The late 1970s thus sounded the death knell for photojournalism as it had appeared fifty years earlier. It gradually lost its monopoly—to television and later the Internet—over images, the recording of reality, and capturing the moment. It was also the victim of the evolution of war, which became more technological, distant, and disembodied, with the battlefield becoming more diffuse. Photojournalists no longer immortalized combat, but instead observed its consequences. The glory days of magazines have also passed, as numerous publications are disappearing, and those that remain now give prominence to celebrities.
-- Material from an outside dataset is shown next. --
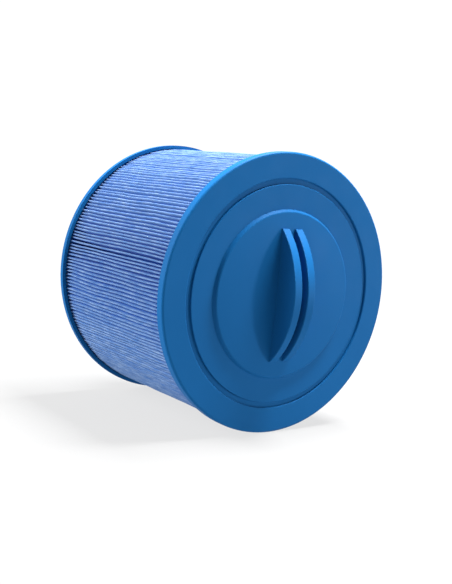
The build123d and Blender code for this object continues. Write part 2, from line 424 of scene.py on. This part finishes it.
def sweep_floor():
    """Floor that curves up into a wall on every side, as a paper sweep does."""
    flat, bend, height = 1.6, 1.2, 3.0
    bend_steps, sectors = 12, 64
    rings = [(flat, 0.0)]
    for n in range(1, bend_steps + 1):
        angle = n / bend_steps * math.pi / 2
        rings.append((flat + bend * math.sin(angle), bend * (1 - math.cos(angle))))
    rings.append((flat + bend, height))
    verts = [(0, 0, floor_level)]
    for radius, rise in rings:
        for n in range(sectors):
            angle = n / sectors * 2 * math.pi
            verts.append((radius * math.cos(angle), radius * math.sin(angle), floor_level + rise))
    faces = [(0, 1 + n, 1 + (n + 1) % sectors) for n in range(sectors)]
    for ring in range(len(rings) - 1):
        base = 1 + ring * sectors
        for n in range(sectors):
            m = (n + 1) % sectors
            faces.append((base + n, base + sectors + n, base + sectors + m, base + m))
    smooth_object("paper_sweep", verts, faces, glowing_paper())


def softbox(name, place, aim, size, power):
    """Rectangular white area light at a place, turned to a point."""
    light = bpy.data.lights.new(name, "AREA")
    light.shape = "RECTANGLE"
    light.size, light.size_y = size
    light.energy = power
    lamp = bpy.data.objects.new(name, light)
    lamp.location = place
    lamp.rotation_euler = (Vector(aim) - Vector(place)).to_track_quat("-Z", "Y").to_euler()
    bpy.context.scene.collection.objects.link(lamp)


def studio_lights():
    """A big box overhead, a wide panel behind on the left and a small lamp in front on the right."""
    softbox("overhead_box", (0.40, -0.15, 1.15), aim=(0.40, -0.15, 0), size=(0.5, 0.6), power=80)
    softbox("rear_left_panel", (-1.15, 0.5, 0.55), aim=middle, size=(1.0, 1.0), power=28)
    softbox("front_right_lamp", (0.98, -1.14, 0.06), aim=grip_face, size=(0.16, 0.16), power=6.2)
    world = bpy.data.worlds.new("studio")
    world.use_nodes = True
    background = world.node_tree.nodes["Background"]
    background.inputs["Color"].default_value = (1.0, 1.0, 1.0, 1.0)
    background.inputs["Strength"].default_value = 0.04
    bpy.context.scene.world = world


def camera():
    """Camera in front of the grip end and to its left, a little above and slightly rolled."""
    from_grip_face = Vector((-0.4421, -0.5172, 0.0832))
    tilt = math.radians(-7.13)
    roll = math.radians(5.34)
    data = bpy.data.cameras.new("main_view")
    data.sensor_width = 36.0
    data.lens = 56.73
    data.clip_start = 0.01
    turn = Matrix.Rotation(-VIEW_HEADING, 4, "Z") @ Matrix.Rotation(math.pi / 2 + tilt, 4, "X")
    turn = turn @ Matrix.Rotation(roll, 4, "Z")
    view = bpy.data.objects.new("main_view", data)
    view.matrix_world = Matrix.Translation(grip_face + from_grip_face) @ turn
    bpy.context.scene.collection.objects.link(view)
    bpy.context.scene.camera = view


sweep_floor()
studio_lights()
camera()
bpy.context.scene.view_settings.view_transform = "Standard"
The genre must therefore reinvent itself by appropriating other mediums (books, exhibitions), and by taking a different approach to time and events, one that is less marked by urgency.

Bibliography

Barnades, Florent, “La fin du photojournalisme de guerre ?” Médium. Transmettre pour innover 34 (2013): 155-170.

Blondet-Bisch, Thérèse, Frank, Robert, Gervereau, Laurent, et al, Voir, ne pas voir la guerre. Histoire des représentations photographiques de la guerre (Paris: BDIC/Somogy, 2001).

Kennedy, Liam, Patrick, Caitlin, The Violence of the Image: Photography and International Conflict (London: I.B. Tauris, 2014).

Taveaux-Grandpierre, Karine, Beurier, Joëlle, Le photojournalisme des années 1930 à nos jours. Structures, culture et public (Rennes: PUR, 2014).